Klein: Neben den Daten wissenschaftlicher Publikationen, die begutachtet worden sind, gibt es auch Material aus Datenbanken, das nicht begutachtet wurde, aus Regierungsberichten zum Beispiel. Die Autoren haben auch auf Citizen-Science-Projekte zurückgegriffen, bei denen Laien Tiere gezählt haben. Mit einer guten Einführung können sie Tiere genauso gut zählen wie Wissenschaftler. Diese Daten verändern den Trend nicht.
BZ: Ist der Rückgang der Tierpopulationen nicht auch eine logische Konsequenz der wachsenden Bevölkerung?

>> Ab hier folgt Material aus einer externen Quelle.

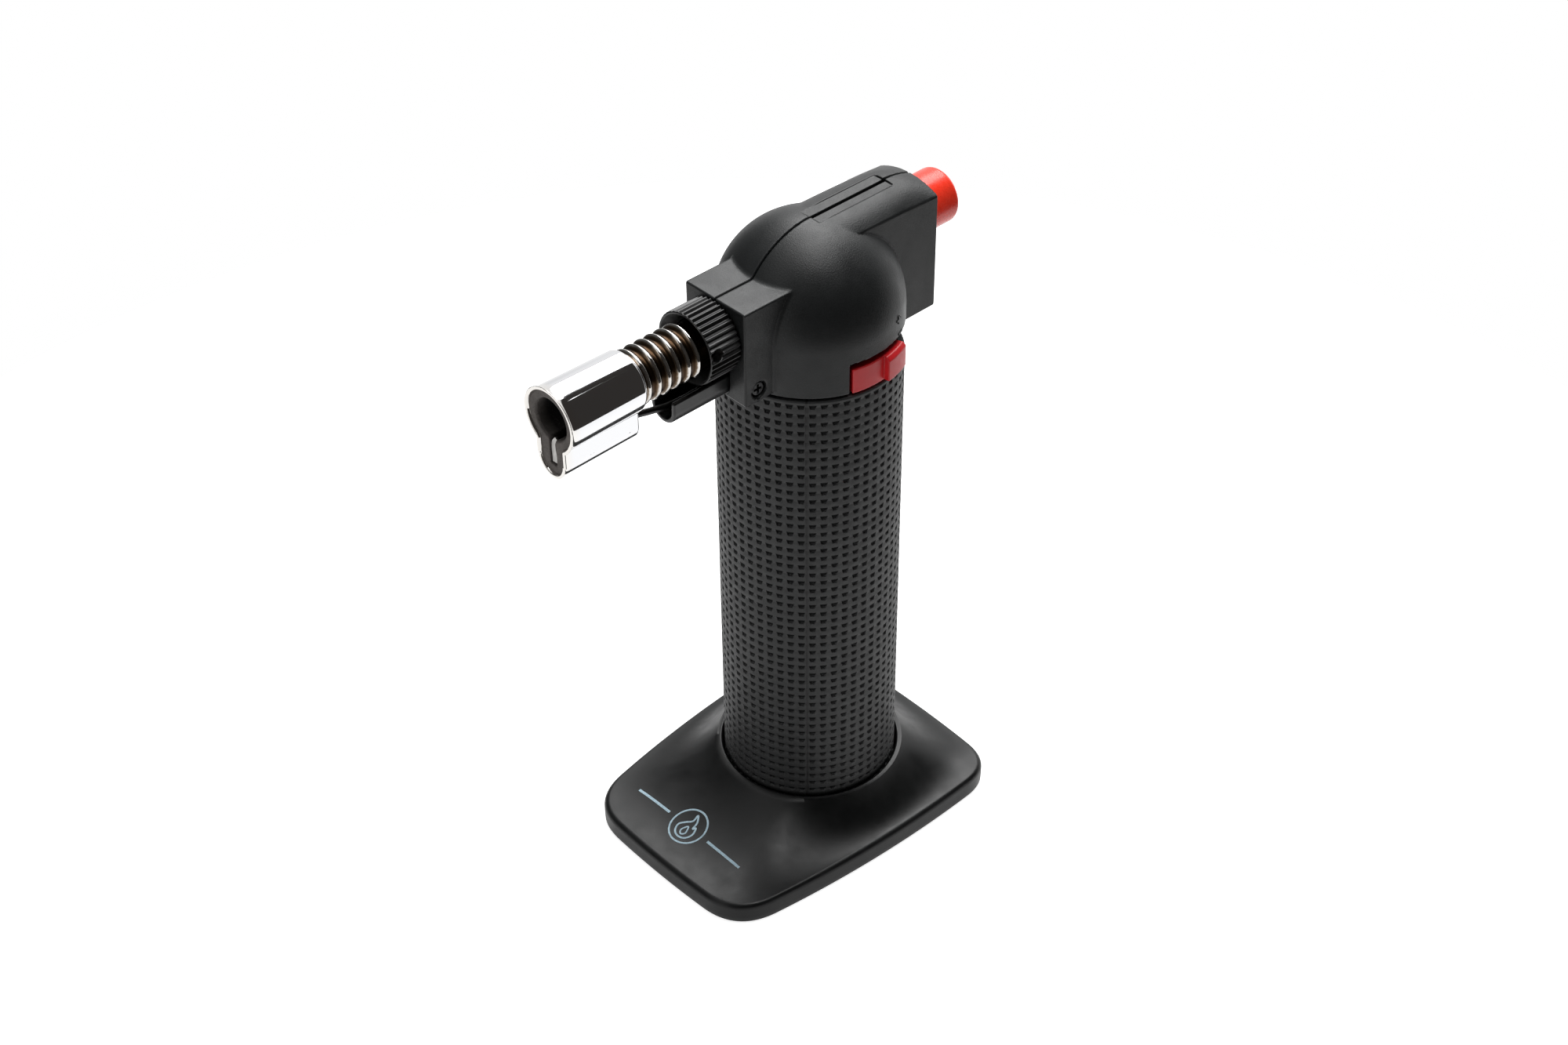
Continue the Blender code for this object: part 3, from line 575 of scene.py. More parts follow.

Klein: Klar. Jedes Ökosystem hat eine carrying capacity, also eine Tragfähigkeit. Ab einer bestimmten Anzahl von Bewohnern ist diese überschritten. Das gilt auch für die Erde. Wir überschreiten sie gerade massiv. Wenn wir wachsen und Ressourcen verschwenden, dann können wir nicht so weiterleben. Ich denke viel über die Ursachen der Ursachen nach. Denn meist wissen wir, warum bestimmte Populationen zurückgehen. Aber bei den Ursachen der Ursachen tun wir uns schwerer. Dies führt am Ende oft zu dem Punkt, dass wir einfach zu viele Menschen sind, die zu verschwenderisch leben. Jeder einzelne von uns könnte mit kleinen Veränderungen etwas für die Natur und für seine Lebensgrundlage tun.

Alexandra-Maria Klein ist Professorin für Naturschutz und Landschaftsökologie der Universität Freiburg.